Task goal: A line counts if it contains the word "parts" at least once. State how many such lines the records contain, giving the number alone.

Data for the task:
........
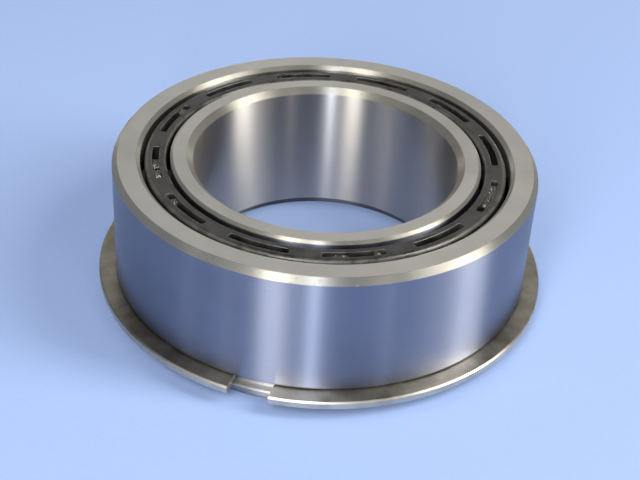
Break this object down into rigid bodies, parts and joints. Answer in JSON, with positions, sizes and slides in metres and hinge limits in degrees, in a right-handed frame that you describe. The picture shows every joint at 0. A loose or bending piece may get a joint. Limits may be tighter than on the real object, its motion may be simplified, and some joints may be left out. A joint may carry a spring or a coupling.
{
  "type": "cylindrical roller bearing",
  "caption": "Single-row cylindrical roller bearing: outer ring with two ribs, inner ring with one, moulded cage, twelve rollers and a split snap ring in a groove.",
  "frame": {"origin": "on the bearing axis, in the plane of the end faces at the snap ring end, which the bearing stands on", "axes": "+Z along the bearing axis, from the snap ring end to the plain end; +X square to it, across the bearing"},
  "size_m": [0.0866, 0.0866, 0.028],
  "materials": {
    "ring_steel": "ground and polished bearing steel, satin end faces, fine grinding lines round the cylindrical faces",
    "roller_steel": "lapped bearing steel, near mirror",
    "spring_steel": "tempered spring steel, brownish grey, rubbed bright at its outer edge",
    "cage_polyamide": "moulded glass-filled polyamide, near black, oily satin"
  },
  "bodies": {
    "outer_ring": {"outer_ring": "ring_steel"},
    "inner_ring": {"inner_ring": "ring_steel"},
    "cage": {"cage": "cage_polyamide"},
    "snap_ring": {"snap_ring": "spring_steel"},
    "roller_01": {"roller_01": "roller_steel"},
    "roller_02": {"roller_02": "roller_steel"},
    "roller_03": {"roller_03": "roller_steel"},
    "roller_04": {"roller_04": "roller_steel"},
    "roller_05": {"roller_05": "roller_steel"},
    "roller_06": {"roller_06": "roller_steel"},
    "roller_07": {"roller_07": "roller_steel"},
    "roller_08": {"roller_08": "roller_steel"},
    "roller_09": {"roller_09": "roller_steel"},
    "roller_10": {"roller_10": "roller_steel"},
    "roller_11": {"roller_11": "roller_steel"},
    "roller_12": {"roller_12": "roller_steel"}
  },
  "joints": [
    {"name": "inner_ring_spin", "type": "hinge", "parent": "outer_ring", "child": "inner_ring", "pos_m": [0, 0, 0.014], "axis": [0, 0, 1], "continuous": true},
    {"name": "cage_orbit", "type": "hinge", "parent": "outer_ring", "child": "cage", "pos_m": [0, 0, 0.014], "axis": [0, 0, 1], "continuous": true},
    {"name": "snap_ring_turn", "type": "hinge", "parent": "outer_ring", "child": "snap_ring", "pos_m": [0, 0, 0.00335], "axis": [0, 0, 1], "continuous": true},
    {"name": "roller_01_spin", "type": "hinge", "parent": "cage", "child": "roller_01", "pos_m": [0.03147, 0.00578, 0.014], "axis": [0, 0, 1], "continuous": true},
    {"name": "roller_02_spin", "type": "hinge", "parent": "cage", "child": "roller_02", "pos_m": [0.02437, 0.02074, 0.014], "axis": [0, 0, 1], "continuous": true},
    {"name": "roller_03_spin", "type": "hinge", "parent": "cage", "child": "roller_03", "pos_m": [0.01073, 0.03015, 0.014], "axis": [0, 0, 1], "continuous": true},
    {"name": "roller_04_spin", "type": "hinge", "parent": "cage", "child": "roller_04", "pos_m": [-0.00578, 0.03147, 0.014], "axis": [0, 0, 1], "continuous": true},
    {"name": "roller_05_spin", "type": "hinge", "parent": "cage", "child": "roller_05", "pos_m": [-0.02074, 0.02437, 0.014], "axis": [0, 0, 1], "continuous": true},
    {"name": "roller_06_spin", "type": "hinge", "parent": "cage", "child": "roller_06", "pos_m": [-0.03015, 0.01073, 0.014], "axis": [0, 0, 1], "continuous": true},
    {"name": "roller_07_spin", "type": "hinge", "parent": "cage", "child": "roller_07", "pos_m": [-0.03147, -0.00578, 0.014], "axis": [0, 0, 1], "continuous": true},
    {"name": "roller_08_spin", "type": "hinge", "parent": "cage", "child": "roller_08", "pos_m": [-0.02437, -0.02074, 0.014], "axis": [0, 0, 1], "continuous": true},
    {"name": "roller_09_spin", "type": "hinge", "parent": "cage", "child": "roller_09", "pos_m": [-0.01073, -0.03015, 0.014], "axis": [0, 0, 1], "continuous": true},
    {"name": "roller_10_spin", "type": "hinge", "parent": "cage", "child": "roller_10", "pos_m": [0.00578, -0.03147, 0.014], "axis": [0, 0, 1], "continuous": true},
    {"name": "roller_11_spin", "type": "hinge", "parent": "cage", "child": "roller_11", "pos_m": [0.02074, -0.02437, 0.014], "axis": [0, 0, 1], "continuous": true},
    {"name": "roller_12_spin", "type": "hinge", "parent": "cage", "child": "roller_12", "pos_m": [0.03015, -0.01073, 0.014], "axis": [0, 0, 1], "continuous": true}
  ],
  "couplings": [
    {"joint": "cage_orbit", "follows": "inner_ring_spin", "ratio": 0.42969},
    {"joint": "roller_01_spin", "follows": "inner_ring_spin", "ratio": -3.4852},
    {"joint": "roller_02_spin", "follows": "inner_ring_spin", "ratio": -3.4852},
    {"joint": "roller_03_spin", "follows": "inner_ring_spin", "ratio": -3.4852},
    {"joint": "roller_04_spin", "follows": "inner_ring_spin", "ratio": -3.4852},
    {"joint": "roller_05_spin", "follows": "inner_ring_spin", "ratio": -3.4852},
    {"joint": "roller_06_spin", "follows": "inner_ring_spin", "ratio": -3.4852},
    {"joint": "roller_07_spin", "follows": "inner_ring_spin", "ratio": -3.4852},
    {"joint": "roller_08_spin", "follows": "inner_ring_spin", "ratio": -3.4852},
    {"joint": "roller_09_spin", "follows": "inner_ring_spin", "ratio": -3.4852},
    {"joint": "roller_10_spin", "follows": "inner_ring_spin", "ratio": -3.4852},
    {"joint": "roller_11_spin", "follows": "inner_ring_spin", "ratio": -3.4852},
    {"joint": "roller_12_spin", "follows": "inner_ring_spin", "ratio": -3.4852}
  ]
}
........
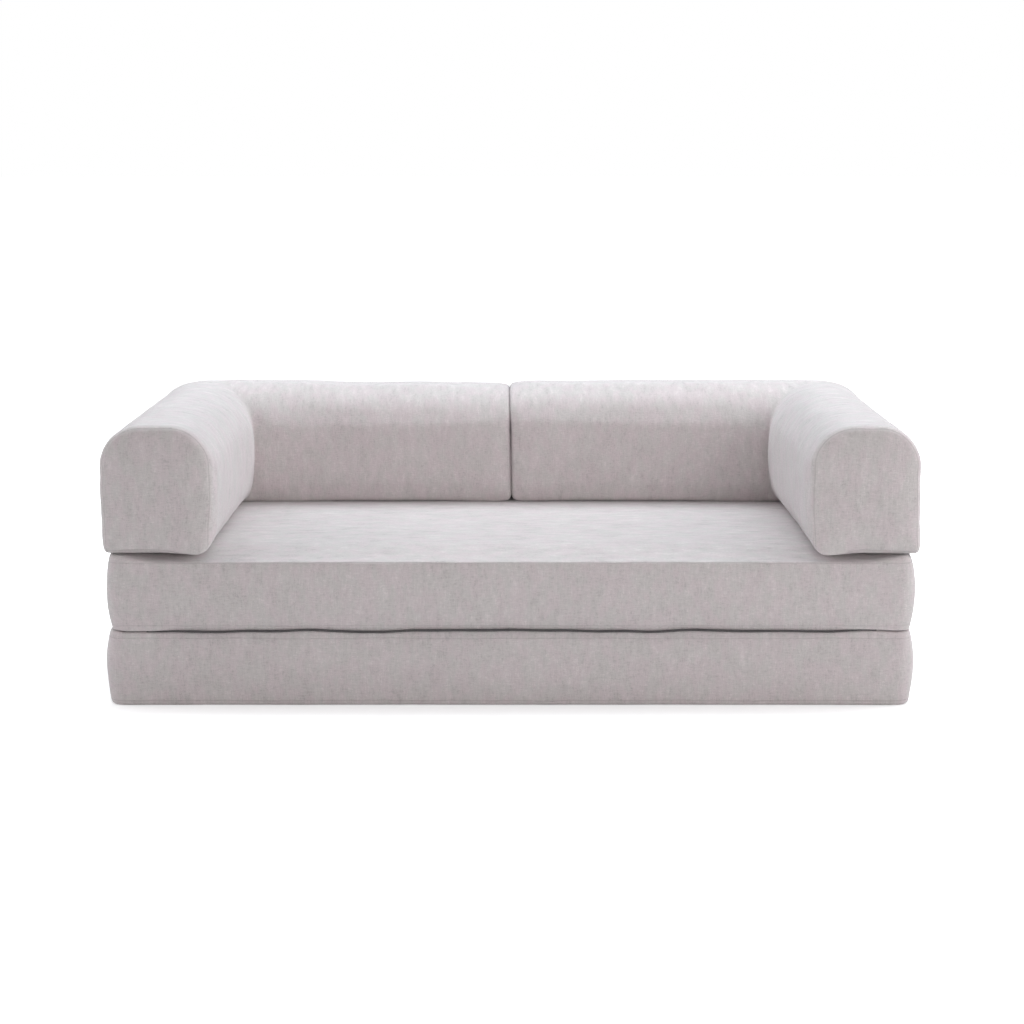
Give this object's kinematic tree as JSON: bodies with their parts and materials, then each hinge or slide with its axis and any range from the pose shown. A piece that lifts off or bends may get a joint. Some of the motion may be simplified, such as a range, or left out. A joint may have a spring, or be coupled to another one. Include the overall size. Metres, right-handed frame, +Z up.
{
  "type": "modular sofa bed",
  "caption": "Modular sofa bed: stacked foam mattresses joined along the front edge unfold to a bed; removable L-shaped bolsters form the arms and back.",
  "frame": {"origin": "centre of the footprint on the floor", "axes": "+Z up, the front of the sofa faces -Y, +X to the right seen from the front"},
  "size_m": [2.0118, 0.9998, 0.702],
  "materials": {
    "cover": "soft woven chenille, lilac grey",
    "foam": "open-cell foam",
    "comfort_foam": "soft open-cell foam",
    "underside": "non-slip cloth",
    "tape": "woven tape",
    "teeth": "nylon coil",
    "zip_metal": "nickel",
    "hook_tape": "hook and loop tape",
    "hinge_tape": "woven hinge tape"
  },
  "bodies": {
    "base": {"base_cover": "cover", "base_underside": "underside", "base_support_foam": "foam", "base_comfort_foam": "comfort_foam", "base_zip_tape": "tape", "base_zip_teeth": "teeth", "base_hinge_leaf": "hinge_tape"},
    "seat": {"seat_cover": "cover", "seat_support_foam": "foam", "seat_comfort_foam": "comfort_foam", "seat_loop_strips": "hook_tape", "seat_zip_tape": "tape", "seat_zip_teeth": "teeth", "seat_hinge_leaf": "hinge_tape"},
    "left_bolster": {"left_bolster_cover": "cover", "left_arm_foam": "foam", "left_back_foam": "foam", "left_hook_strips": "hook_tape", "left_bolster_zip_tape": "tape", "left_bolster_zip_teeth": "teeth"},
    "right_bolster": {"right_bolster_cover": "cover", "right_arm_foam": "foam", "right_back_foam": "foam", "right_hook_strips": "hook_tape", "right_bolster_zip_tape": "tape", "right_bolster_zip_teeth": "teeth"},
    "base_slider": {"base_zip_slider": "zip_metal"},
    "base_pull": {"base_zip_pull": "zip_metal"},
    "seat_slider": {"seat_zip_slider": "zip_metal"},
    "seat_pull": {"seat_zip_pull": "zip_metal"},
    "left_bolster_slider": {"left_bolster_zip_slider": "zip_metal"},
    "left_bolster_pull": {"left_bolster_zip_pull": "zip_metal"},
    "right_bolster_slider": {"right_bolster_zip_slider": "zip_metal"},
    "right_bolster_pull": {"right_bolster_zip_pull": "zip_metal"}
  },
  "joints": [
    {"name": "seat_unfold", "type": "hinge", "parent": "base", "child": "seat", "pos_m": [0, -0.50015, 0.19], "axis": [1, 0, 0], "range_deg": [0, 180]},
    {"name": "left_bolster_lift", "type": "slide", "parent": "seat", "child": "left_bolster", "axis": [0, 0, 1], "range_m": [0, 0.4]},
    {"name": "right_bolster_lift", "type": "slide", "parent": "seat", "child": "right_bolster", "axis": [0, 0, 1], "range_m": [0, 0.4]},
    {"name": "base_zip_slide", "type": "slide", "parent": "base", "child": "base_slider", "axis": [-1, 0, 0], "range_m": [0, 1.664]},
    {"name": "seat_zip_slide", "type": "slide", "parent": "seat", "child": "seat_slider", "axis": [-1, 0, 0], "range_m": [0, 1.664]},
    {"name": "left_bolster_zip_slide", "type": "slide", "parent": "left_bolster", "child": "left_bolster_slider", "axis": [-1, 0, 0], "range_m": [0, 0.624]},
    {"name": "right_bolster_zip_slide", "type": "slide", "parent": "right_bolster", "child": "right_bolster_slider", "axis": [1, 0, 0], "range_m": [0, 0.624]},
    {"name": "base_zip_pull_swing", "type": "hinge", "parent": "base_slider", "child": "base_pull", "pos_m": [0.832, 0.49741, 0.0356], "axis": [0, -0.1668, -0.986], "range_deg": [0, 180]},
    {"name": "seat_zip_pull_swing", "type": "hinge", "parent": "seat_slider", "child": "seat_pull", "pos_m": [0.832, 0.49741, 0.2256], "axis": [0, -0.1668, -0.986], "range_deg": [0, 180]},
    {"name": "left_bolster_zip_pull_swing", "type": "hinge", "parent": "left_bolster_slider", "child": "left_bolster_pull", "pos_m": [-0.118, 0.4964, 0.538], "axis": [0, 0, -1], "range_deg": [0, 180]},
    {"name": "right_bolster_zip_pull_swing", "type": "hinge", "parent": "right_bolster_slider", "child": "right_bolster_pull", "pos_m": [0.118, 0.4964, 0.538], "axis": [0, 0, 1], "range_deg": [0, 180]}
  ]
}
........
Complete output: 2